We do have connections to people in or from other countries, South Africa, Ghana, Mauritius, Denmark, but it’s happening slowly and organically as different members of the group drag their connections in. The group grows itself. And now, in fact, later this week, we might be meeting this lovely lady from Cape Town/Mauritius, who is interested in the stuff that we are doing as well. Which is a pleasant surprise.
We also have a researcher from Denmark doing his PhD research in Namibia this year. He’s an anthropologist, and he’s been following us around. So, he’s kind of documenting us and our praxis. Then at the same time, he gives us reflections and interpretations of our characters and the way we organise ourselves. Which is a great way of reflecting on what we do, although it’s a bizarre experience. We enjoy having him around and he is valuable. We can correct him where maybe we feel he’s not understanding a point or whatever. If I’m not mistaken, his research focus is actually on youth and politics in Namibia and then he fell into the Decolonising Space WhatsApp group. I’m really excited about the prospect of someone writing about us, youth politics and space and decoloniality in the Namibian context.
HH: So you’ve got your resident researcher? That’s wonderful. Architecture seems to be the starting point for everything you do, how do you think that that relates to your work with public art interventions?
NI: I think I’m trying to decolonise my own architectural mind around possession of spaces. Going away from home, studying and coming back, has afforded me a different lens, a very critical lens on my space and city, how things work and how people move, spatial politics, identity and gender. For all these spatial questions that I had and still have, decolonising just made sense. It’s like starting to peel away and dissect something, looking for an essence or the simplest form of understanding a thing but with intentional critical reasoning. Mostly it’s like taking the facade of normality away from our environment. I suppose that’s what I’m trying to do.
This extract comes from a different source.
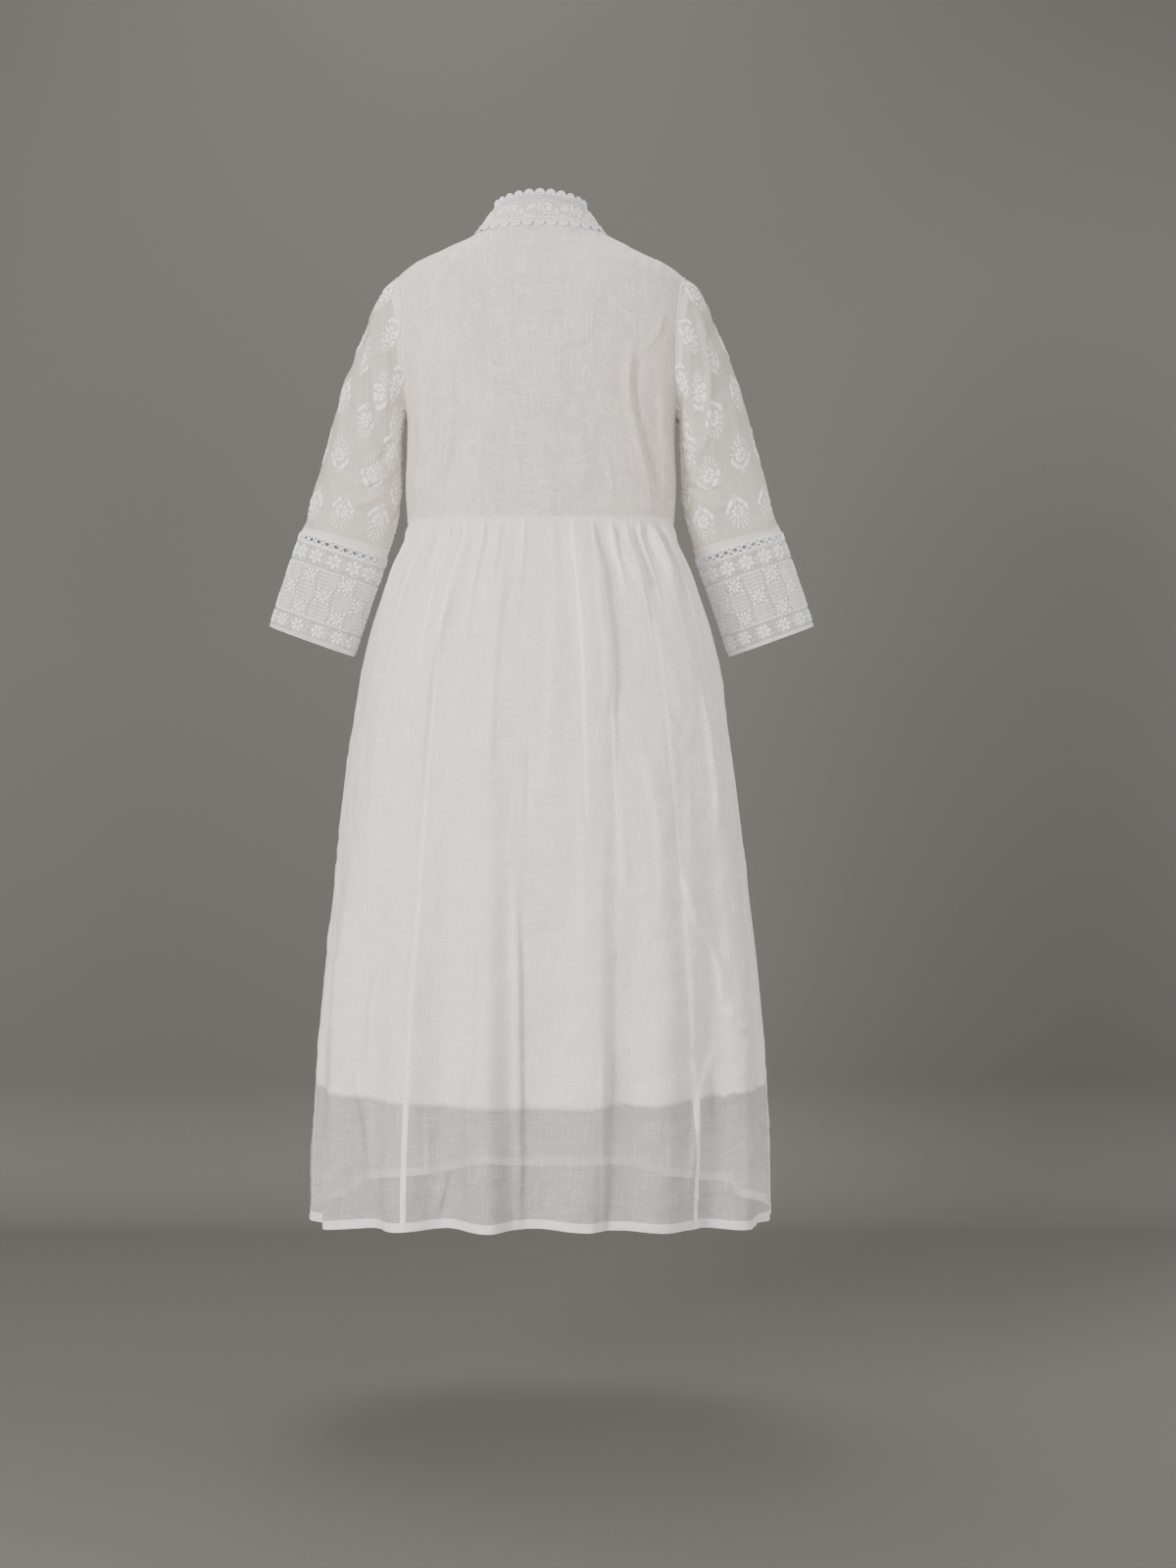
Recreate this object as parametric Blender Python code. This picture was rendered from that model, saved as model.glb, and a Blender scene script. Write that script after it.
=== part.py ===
"""Anarkali gown, worn and filled out, with nobody inside it.

Metres, +Z up. The gown's front faces -Y and the wearer's right is -X. The origin is the point between the
two ends of the shoulder seams at the neck, where the gown hangs on its wearer. Angles round the body are in
degrees from the centre back, growing towards the wearer's right.
"""

import math
from collections import namedtuple

import bpy
import numpy as np

WALL = 0.0015  # cloth with its turnings
LACE_WALL = 0.0011
SEAM_GAP = 0.0003
ROUNDNESS = 2.3  # exponent of the body's sections: 2 is an ellipse
LEFT, RIGHT = 1, -1  # the side of the wearer, as the sign of X

UNDERARM_Z = -0.230
WAIST_Z = -0.354
HEM_Z = -1.214  # at the sides
HEM_LIFT = 0.020  # the hem is this much higher at centre back and centre front
LINING_HEM_Z = -1.052
LINING_DROP = 0.004  # the lining starts this far below the waist seam
GATHER_DROP = 0.004  # so do the gathers
GATHER_LET_OUT = 0.030  # and they have their full depth this far below that

NECK_HALF = 0.0735  # half the neck's width, at the ends of the shoulder seams
NECK_RISE = 0.004  # the back neck above the origin
NECK_DROP = 0.066  # the front neck below the origin
COLLAR_TOP_HALF = 0.0580
COLLAR_TOP_BACK = 0.0460
COLLAR_TOP_FRONT = 0.0640
COLLAR_TOP_SIDE_Z = 0.0245
COLLAR_TOP_RISE = 0.0085  # the collar's top edge at centre back, above its sides
COLLAR_TOP_DROP = 0.0685  # and at centre front, below them
COLLAR_BULGE = 0.0012  # how far the collar band rounds outwards between its edges
EDGE_LACE_HEIGHT = 0.0105
NECK_LACE_DROP = 0.009
LACE_LIFT = 0.0018  # the neck lace off the bodice under it
SLIT_HALF_TOP = 0.0030
SLIT_HALF_BOTTOM = 0.0008
SLIT_ROWS = 5  # rows of the front bodice, from the neck down, that the slit opens

NECK_TURNS = (0, 22, 44, 62, 75, 84, 90)  # degrees round the neck, from the centre to the shoulder seam
SHOULDER_STEPS = 6  # and from there to the armhole
ARMHOLE_STEPS = 8  # rows from the underarm to the shoulder
SIDE_STEPS = 3  # rows from the waist to the underarm
SKIRT_COLUMNS, SKIRT_ROWS = 40, 12  # on each panel
LINING_COLUMNS, LINING_ROWS = 18, 5
SLEEVE_ROWS, CUFF_ROWS = 9, 3
ARMHOLE_GAP = 0.0005
SKIRT_ROW_POWER = 1.15  # over 1 sets the skirt's rows closer together near the waist
SLEEVE_ROW_POWER = 1.25  # and the sleeve's near the shoulder

# The body's sections: half its width, and how far it reaches behind and in front of the shoulder seams.
Section = namedtuple("Section", "z half_width back front")
TORSO = (
    Section(-0.354, 0.1630, 0.0960, 0.0990),
    Section(-0.310, 0.1655, 0.1000, 0.1110),
    Section(-0.270, 0.1640, 0.1045, 0.1210),
    Section(-0.230, 0.1650, 0.1080, 0.1210),
    Section(-0.190, 0.1725, 0.1090, 0.1140),
    Section(-0.150, 0.1815, 0.1070, 0.1030),
    Section(-0.110, 0.1870, 0.1000, 0.0910),
    Section(-0.080, 0.1855, 0.0930, 0.0810),
    Section(-0.057, 0.1745, 0.0865, 0.0735),
    Section(-0.039, 0.1500, 0.0795, 0.0680),
    Section(-0.027, 0.1215, 0.0745, 0.0640),
    Section(0.000, 0.0735, 0.0630, 0.0560),
    Section(0.012, 0.0640, 0.0575, 0.0540),
)
SKIRT = (
    Section(-1.215, 0.2850, 0.1760, 0.2000),
    Section(-1.115, 0.2830, 0.1720, 0.1930),
    Section(-1.030, 0.2780, 0.1680, 0.1860),
    Section(-0.920, 0.2690, 0.1640, 0.1780),
    Section(-0.810, 0.2560, 0.1600, 0.1690),
    Section(-0.730, 0.2465, 0.1560, 0.1610),
    Section(-0.660, 0.2375, 0.1510, 0.1530),
    Section(-0.605, 0.2295, 0.1470, 0.1450),
    Section(-0.535, 0.2200, 0.1400, 0.1350),
    Section(-0.485, 0.2080, 0.1320, 0.1260),
    Section(-0.415, 0.1825, 0.1160, 0.1130),
    Section(-0.375, 0.1640, 0.1010, 0.1030),
    Section(-0.354, 0.1630, 0.0960, 0.0990),
)

# How far inside the skirt the lining hangs, clear of the skirt's troughs.
Inset = namedtuple("Inset", "z inset")
LINING = (
    Inset(-1.052, 0.0360),
    Inset(-0.900, 0.0320),
    Inset(-0.700, 0.0240),
    Inset(-0.500, 0.0120),
    Inset(-0.400, 0.0075),
    Inset(-0.354, 0.0060),
)

# The armhole's seam on the panel, from the underarm to the shoulder's end.
Armhole = namedtuple("Armhole", "z half_width")
ARMHOLE = (
    Armhole(-0.230, 0.1650),
    Armhole(-0.200, 0.1640),
    Armhole(-0.150, 0.1630),
    Armhole(-0.110, 0.1645),
    Armhole(-0.080, 0.1685),
    Armhole(-0.057, 0.1745),
)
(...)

The other part is also me being angry with my profession in general. I feel like architecture in Namibia is in a very comfortable little bubble. It’s a profession for the elites. At the Graduate School of Architecture in Johannesburg, where I did my Masters, the teaching was all about ‘how do you create an African architect?’ It’s somebody who is born and bred African, lives in an African city or context, grew up in this space and is an architect for or of that space of contextual richness and complexities. What does that mean? What does it mean as an architect to acknowledge the complexities and dynamics of space? What language will you use? Is the answer or proposal always a building?
HH: You can be all those things, but still be completely indoctrinated in the theory of another context.
NI: Exactly. That was the issue. I was very angry with typical architecture schools, where they just teach you to be a typical Western-thinking architect and see only what’s wrong with everything else. Thank goodness for the Graduate School of Architecture. When I came home, I realised that Namibia doesn’t comply with any form of spatial theory, although it is vaguely compliant with the ideal city notion.
HH: Do you mean in terms of the models that are set out to suggest how we should be building or do you mean in terms of the architecture that already exists?
NI: Both, people design for Windhoek as if they are in New York. Even though no one in Windhoek lives or earns money like a New Yorker. Why aren’t architects aspiring to do contextually relevant work? The answer is simple, they are a business, they need money. Such is the capitalist system we have adapted or adopted.
HH: They are linked to capital, and capital believes that it is in New York, no matter where it is in the world?
NI: Exactly that. Even our own spatial relationships with our homes and our traditional homesteads, where are they in our architectural thinking? Many people travel from the north and end up in a shack in Windhoek. And there’s a possibility that if we were thinking more and researching more about our contextual structures be it social or architectural, we could find a breakthrough of understanding there!
HH: What would you like to see happening next in your practice?
NI: In terms of the Decolonising Space group, it’s really organic, so similar to how the Owela festival came to us and now this possibility of us doing something in Dordabis or any other town, similar to the project in Gobabis, It’s very fluid, it’s very organic, things just happen, day to day, step by step. We would like to grow into a powerhouse, becoming influential, especially in terms of critical information. Hopefully, at some point, we can put a website together that can be a meaningful source of information.
HH: It would be incredible if there was a space that could be much less transitory than the newspapers, but somehow have the same distribution and accessibility.
NI: Yeah, there’s the newspapers, the University Press, the radio and social media, especially Twitter, and Facebook. And that’s what people read and how they access information. So, we’d like to contribute. I feel like the youth of the country in general are starting to be a bit more progressive in their thinking, and more radical. Not radical in the violent sense. But really beginning to question the spaces they are in.
HH: We have this incredible legacy of struggle and resistance that we’ve inherited from the previous generations. Now of course that it’s our turn we’re told that we aren’t respectful enough. But that radical thinking also comes from them.
NI: Peace and Stability is a very strong concept in this country. That’s why when you say the word radical, everybody assumes you mean violence. But it’s not the case. I’m a radical person, but I’m not out here shooting anybody. Also, I think many words like respect, have more diverse meanings now, but I acknowledge that they are often used as barriers in dialogues between the youth and the elders still holding power. If we can create spaces where the youth can be more unapologetically vocal then maybe, we can start being influential in terms of governance or policy making or even physically. At the same time becoming more connected with the rest of Africa and the diaspora as well. Ideally, I hope some kind of solidarity comes out of it. If we can start being seen and understood, we can literally change people’s lives and the situations in which they live.